Another issue worth mentioning is time synchronization. First, notice that the standard way to exploit UWB for positioning is through a two-way ranging protocol within the UWB network. This avoids the need to synchronize the UWB Tx/Rx. In addition, there are several ways to synchronize or time-stamp LTE measurements together with UWB measurements, for instance, using the NTP networking protocol for clock synchronization. One could also imagine that a GNSS receiver is also available but not used for positioning due to its very degraded performance. Notice that even in very harsh propagation conditions, a GNSS receiver provides a clock synchronization in the order of 100 ns, which is more than enough to avoid worrying about the LTE data synchronization.
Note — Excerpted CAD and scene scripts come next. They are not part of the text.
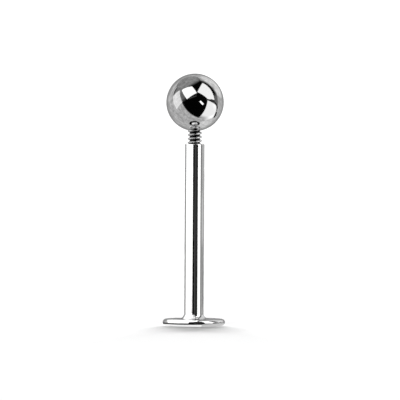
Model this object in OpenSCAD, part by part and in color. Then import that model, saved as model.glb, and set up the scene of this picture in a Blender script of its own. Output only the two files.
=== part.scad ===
// Labret stud: a straight post turned in one piece with its flat disc, and a ball end whose
// threaded pin screws into the post's open end. It stands on its disc with the ball end
// unscrewed by a few turns, so that the thread shows. Millimetres, +Z up, origin at the
// centre of the disc's underside.

/* [Post] */
// Diameter of the post
post_d = 1.6; // [1.6:0.1:2.4]
// Length of the post, from the disc's upper face to its open end
post_l = 14.5; // [6:0.5:20]
// Radius that rounds the outer edge of the open end
post_edge_r = 0.1; // [0.04:0.01:0.12]
// Radius of the fillet between the post and the disc
post_fillet_r = 0.45; // [0.1:0.05:0.6]

/* [Disc] */
// Diameter of the disc
disc_d = 5.15; // [4.4:0.05:8]
// Thickness of the disc, whose rim is fully rounded
disc_t = 0.55; // [0.4:0.05:0.9]

/* [Ball end] */
// Diameter of the ball
ball_d = 4.76; // [3:0.01:6]
// Diameter of the pin over the thread's crests
thread_d = 1.2; // [1:0.05:1.2]
// Distance from one crest of the thread to the next
thread_pitch = 0.32; // [0.25:0.01:0.4]
// Depth of the thread, from crest to root
thread_depth = 0.18; // [0.1:0.01:0.22]
// Length of the full thread below the ball
thread_l = 1.2; // [0.8:0.1:2]
// Length over which the thread runs out towards the tip
run_out_l = 0.5; // [0.3:0.1:0.8]
// Length of the rounded tip
tip_l = 0.3; // [0.2:0.02:0.4]
// Turns by which the ball end is unscrewed from its seat
turns_out = 3.5; // [0:0.5:5]

/* [Bore] */
// Gap all round between the thread's crests and the bore's wall
thread_gap = 0.03; // [0.02:0.01:0.05]
// Width of the countersink at the bore's mouth
sink_w = 0.05; // [0.02:0.01:0.06]
// Gap between the ball and the bore's mouth when the ball end is screwed home
seat_gap = 0.02; // [0.01:0.01:0.1]
// Depth of the bore beyond the pin's tip
bore_spare = 0.4; // [0.1:0.1:1]

/* [Hidden] */

post_r = post_d / 2;
disc_r = disc_d / 2;
ball_r = ball_d / 2;
rim_r = disc_t / 2;
post_top = disc_t + post_l;

crest_r = thread_d / 2;
root_r = crest_r - thread_depth;
pin_l = thread_l + run_out_l + tip_l;
pin_root = 0.3;

bore_r = crest_r + thread_gap;
mouth_r = bore_r + sink_w;
seat_h = sqrt(ball_r ^ 2 - mouth_r ^ 2) + seat_gap;
pin_tip_drop = ball_r + pin_l - seat_h;
bore_depth = pin_tip_drop + bore_spare;

ball_z = post_top + seat_h + turns_out * thread_pitch;

sides = 96;
thread_sides = 32;
rows_per_pitch = 8;
tip_rows = 5;

// The 2D outline of a rim rounded to a half circle, right of the axis
module disc_outline() {
    square([disc_r - rim_r, disc_t]);
    translate([disc_r - rim_r, rim_r]) circle(rim_r, $fn = sides);
}

// The 2D outline of the post with its rounded top edge and the fillet at its foot
module post_outline() {
    square([post_r, post_top - post_edge_r]);
    square([post_r - post_edge_r, post_top]);
    translate([post_r - post_edge_r, post_top - post_edge_r]) circle(post_edge_r, $fn = sides);
    difference() {
        translate([0, disc_t / 2]) square([post_r + post_fillet_r, disc_t / 2 + post_fillet_r]);
        translate([post_r + post_fillet_r, disc_t + post_fillet_r]) circle(post_fillet_r, $fn = sides);
    }
}

// The 2D outline of the bore: countersink, straight wall and drill point
module bore_outline() {
    drill_point = bore_r * tan(30);
    polygon([
        [0, post_top + sink_w],
        [mouth_r + sink_w, post_top + sink_w],
        [bore_r, post_top - sink_w],
        [bore_r, post_top - bore_depth],
        [0, post_top - bore_depth - drill_point],
    ]);
}

module labret_post() {
    color("silver")
    rotate_extrude($fn = sides)
    difference() {
        union() {
            disc_outline();
            post_outline();
        }
        bore_outline();
    }
}

// Share of the thread's depth at a phase of 0 to 1 along one pitch: flat root, flank, flat crest
function thread_form(phase) =
    let (from_crest = abs(phase - 0.5) * 2)
    1 - min(1, max(0, (from_crest - 0.2) / 0.6));

// Share of the full thread left at a depth below the ball
function thread_left(depth) = min(1, max(0, (thread_l + run_out_l - depth) / run_out_l));

// Radius of the pin at a depth below the ball and an angle round it
function pin_radius(depth, angle) =
    let (turns = depth / thread_pitch + angle / 360)
    root_r + thread_depth * thread_left(depth) * thread_form(turns - floor(turns));

// One ring of points round the pin
function pin_ring(depth) = [
    for (side = [0:thread_sides - 1])
        let (angle = side * 360 / thread_sides, r = pin_radius(depth, angle))
        [r * cos(angle), r * sin(angle), -ball_r - depth]
];

// One ring of points round the rounded tip, at a share of the way from its edge to its end
function tip_ring(share) =
    let (r = root_r * cos(90 * share), depth = thread_l + run_out_l + tip_l * sin(90 * share))
    [
        for (side = [0:thread_sides - 1])
            let (angle = side * 360 / thread_sides)
            [r * cos(angle), r * sin(angle), -ball_r - depth]
    ];

module threaded_pin() {
    body_l = thread_l + run_out_l;
    row_count = ceil((pin_root + body_l) / thread_pitch * rows_per_pitch);
    rings = concat(
        [for (row = [0:row_count]) pin_ring(-pin_root + (pin_root + body_l) * row / row_count)],
        [for (row = [1:tip_rows - 1]) tip_ring(row / tip_rows)]
    );
    n = thread_sides;
    points = concat([for (ring = rings) each ring], [[0, 0, -ball_r - pin_l]]);
    walls = [
        for (row = [0:len(rings) - 2], side = [0:n - 1])
            let (a = row * n + side, b = row * n + (side + 1) % n)
            each [[a, b, b + n], [a, b + n, a + n]]
    ];
    first = [for (side = [n - 1:-1:0]) side];
    base = (len(rings) - 1) * n;
    tip = [for (side = [0:n - 1]) [base + side, base + (side + 1) % n, len(points) - 1]];
    polyhedron(points, concat(walls, [first], tip), convexity = 6);
}

module ball_end() {
    color("silver")
    translate([0, 0, ball_z]) {
        sphere(ball_r, $fn = sides);
        threaded_pin();
    }
}

labret_post();
ball_end();
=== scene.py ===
"""Labret stud of mirror-polished surgical steel, standing on its disc on a white studio table.

The straight post and its flat disc are turned in one piece. The ball end has a threaded pin,
and it is unscrewed from the post by a few turns, so that its thread shows.

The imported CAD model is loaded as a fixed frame, and both of its nodes are replaced by finer
meshes of the same sizes. The meshes are shaped in millimetres, and the last step of each one
scales it to the frame's metres. +X is to the camera's right, +Y away from it and +Z up.
"""

import logging
import math
from collections.abc import Callable
from dataclasses import dataclass
from enum import Enum

import bmesh
import bpy
from mathutils import Matrix, Vector


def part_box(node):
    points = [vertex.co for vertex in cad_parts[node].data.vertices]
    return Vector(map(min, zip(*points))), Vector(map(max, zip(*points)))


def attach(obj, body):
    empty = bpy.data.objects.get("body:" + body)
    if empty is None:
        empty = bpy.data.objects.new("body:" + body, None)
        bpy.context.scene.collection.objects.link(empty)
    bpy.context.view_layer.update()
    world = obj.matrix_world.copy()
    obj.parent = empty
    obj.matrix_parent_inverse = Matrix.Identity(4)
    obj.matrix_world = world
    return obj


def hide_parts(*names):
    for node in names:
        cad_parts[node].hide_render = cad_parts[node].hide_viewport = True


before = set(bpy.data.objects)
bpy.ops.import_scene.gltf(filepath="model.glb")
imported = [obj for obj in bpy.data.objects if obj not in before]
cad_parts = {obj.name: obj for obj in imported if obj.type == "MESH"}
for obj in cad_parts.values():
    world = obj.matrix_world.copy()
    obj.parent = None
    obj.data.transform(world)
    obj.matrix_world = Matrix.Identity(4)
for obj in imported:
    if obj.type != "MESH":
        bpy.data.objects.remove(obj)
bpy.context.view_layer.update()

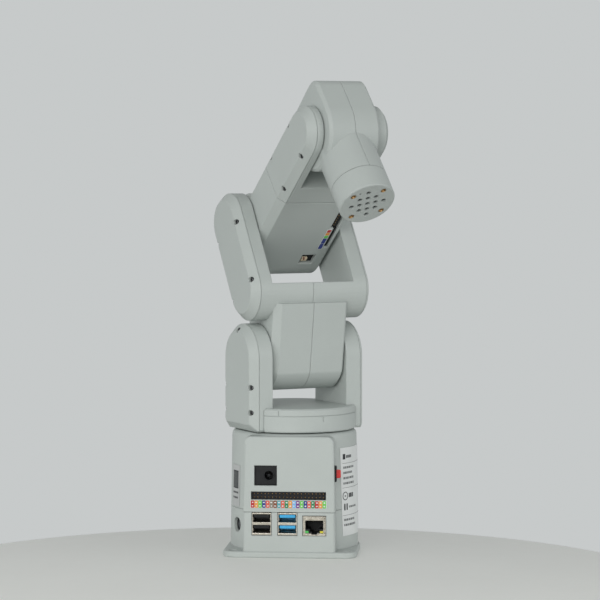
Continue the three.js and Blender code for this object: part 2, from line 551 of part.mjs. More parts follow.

Therefore, the proposed approach without taking into account the LTE clock errors is valid to statistically characterize the new filtering methods, which are intended to deal with model mismatch and outliers.

As a short-term perspective, these techniques must be assessed with real-data experiments, which is currently under study because other problems related to the hardware and the specific platform appear. In the long-term, such techniques could be embedded in a complete GNSS/UWB/LTE/IMU/Lidar/Vision platform to deal with a full set of heterogeneous measurements and model mismatches.